Let’s take a moment right here and be very clear. She does not exist. There is no perfection in parenting. And even if there were, what a horrible thing to do to a child! When we model perfection, not only are we indicating that we expect perfection at all times, we lose every precious moment of learning that comes from making mistakes. When we are able to let go of the concept of being perfect, and instead embrace our glorious imperfections and model how to be human, how to learn from our errors, how to fix things (like relationships, or heirloom china)—that is when we are at our best. When we show how to love ourselves and others no matter what, warts and all, we are teaching our children some vital concepts. Unconditional love, the art of a true apology, and that we have agency in our lives are a few of them.

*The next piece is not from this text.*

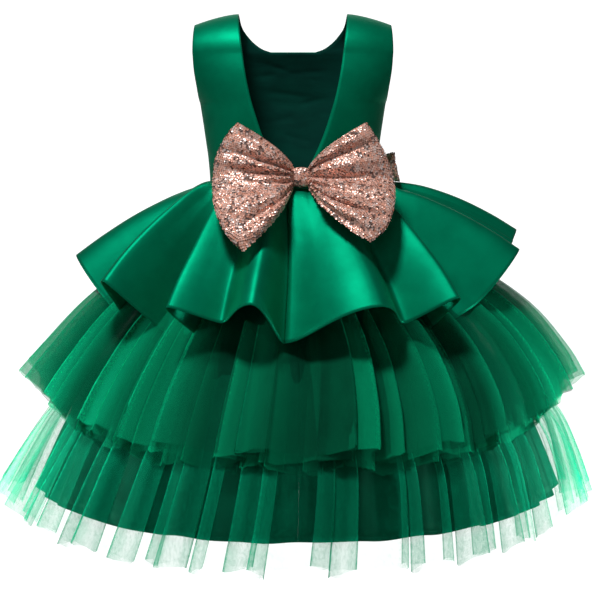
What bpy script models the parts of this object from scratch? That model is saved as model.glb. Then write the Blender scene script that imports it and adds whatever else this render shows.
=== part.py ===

So, ditch the perfect parent model. What does that leave you with? Well, the model I try to follow is that of the teacher. There is a widely-held belief in the early childhood world that the parent is the child’s first teacher. Or to paraphrase Drs. Dan Siegal and Tina Payne Bryson in their book, The Whole Brain Child, the root of the world “discipline,” is “disciple.” If we see every time we discipline our children as a teaching opportunity, suddenly the world shifts. Instead of that sense of shame that we are somehow doing something wrong as a parent, we see a chance to teach.
What will you teach? What do you want your child to learn in that moment? It may change, depending on the situation. You may want your child to learn healthy eating habits, or that there are better ways to communicate desires. Suddenly instead of being focused on what you should do, you’re focused on what you can teach.
The next question, of course, is how to shift from that moment of, “NOOOO! Not another tantrum! What do I DOOO???” to, “How can I be the parent I want to be right now?” And one particularly effective way to do that is through mindfulness.
I know mindfulness is quite the buzz word these days—I believe there is even a magazine with that title. But the way I’m using it here has to do with simply paying attention. When we practice paying attention to what is happening both around us and within us, we gain the capacity to observe and respond, instead of simply reacting. Taking a small amount of time each day to practice paying attention—whether it be to our breath (the most common), the sounds around us, how the soap and water feel on our hands as we do dishes—creates a kind of space between us and our responses. If we spend the time to learn what it feels like when we’re angry (my heart and breathing speed up, my eyes water, my stomach starts churning), then we also learn how to manage those things (I slow my breathing, I listen to my heart, I place a gentle hand on my stomach). This isn’t to say that you will never feel angry—of course you will! But with time and practice, you won’t feel as overwhelmed by it. You’ll begin to see that emotions in general aren’t something to be suppressed or feared, that they’re simply states of being. And states of being can be changed.
The real magic of this for parents? We give ourselves the space to be the parent we want to be. The ability to take those breaths, those moments, to calm and center ourselves in times of stress allows us to make choices. But most of all, above and beyond all else, we become a model to our children. And as every parent who has heard their tyke utter a swear word knows, they watch and listen to our every move and copy them…often at really inconvenient family gatherings.
Seriously, though, the power of modeling those skills—the taking the breath, the calming and centering, the ability to respond instead of react—how wonderful would it be for our kids to do that at Thanksgiving? And if you take it a step further, if we model the practice to them (or even with them!), we teach that our family values this mindfulness, this
meditative practice. And the benefits from that for us and our children, are numerous--everything from increases in impulse control and kindness, to lower cortisol levels, and even boosts to the immune system have been associated with a regular mindful practice.
Above all, however, love your child. Even through the tantrums and screams and snail trails from their tiny noses, exude that love. Tantrums are a part of life as much as hugs and kisses and tickles. Enjoy each and every moment as much as you can, forgive yourself and your child often, and know you’ll get a whole new day to try it all again tomorrow.